Since Germany was not at war with Italy at this stage, though Austria was, UC 12, like other German U-boats in the Mediterranean, operated under the Austro-Hungarian flag.

==Fate==
On 16 March 1916 UC-12 was sunk by the detonation of one of her own mines while laying a mine fields off Taranto harbour. Italian divers inspected the wreck and established its identity.

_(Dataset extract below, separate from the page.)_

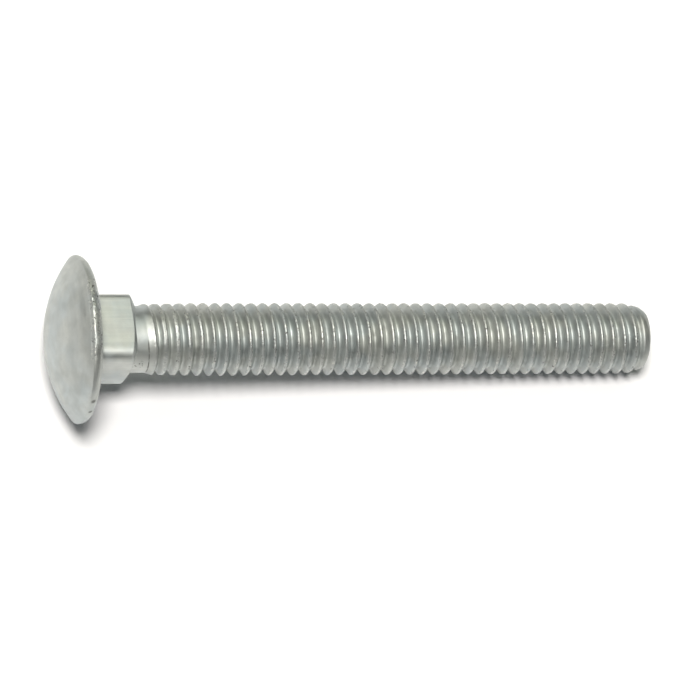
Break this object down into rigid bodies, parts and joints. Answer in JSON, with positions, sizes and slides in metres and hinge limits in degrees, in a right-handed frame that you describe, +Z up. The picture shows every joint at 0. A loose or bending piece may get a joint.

The knowledge that Germany, technically their ally, was assiduously mining their naval bases was a contributing factor in Italy’s decision in August 1916 to declare war on Germany.
The submarine was raised by Italy and commissioned as X-1 in the Italian Royal Navy.

The wreck of the UC-12 was located 1700 metres from the shore and it was decided to recover it, given that it was lying in shallow water (31 metres deep).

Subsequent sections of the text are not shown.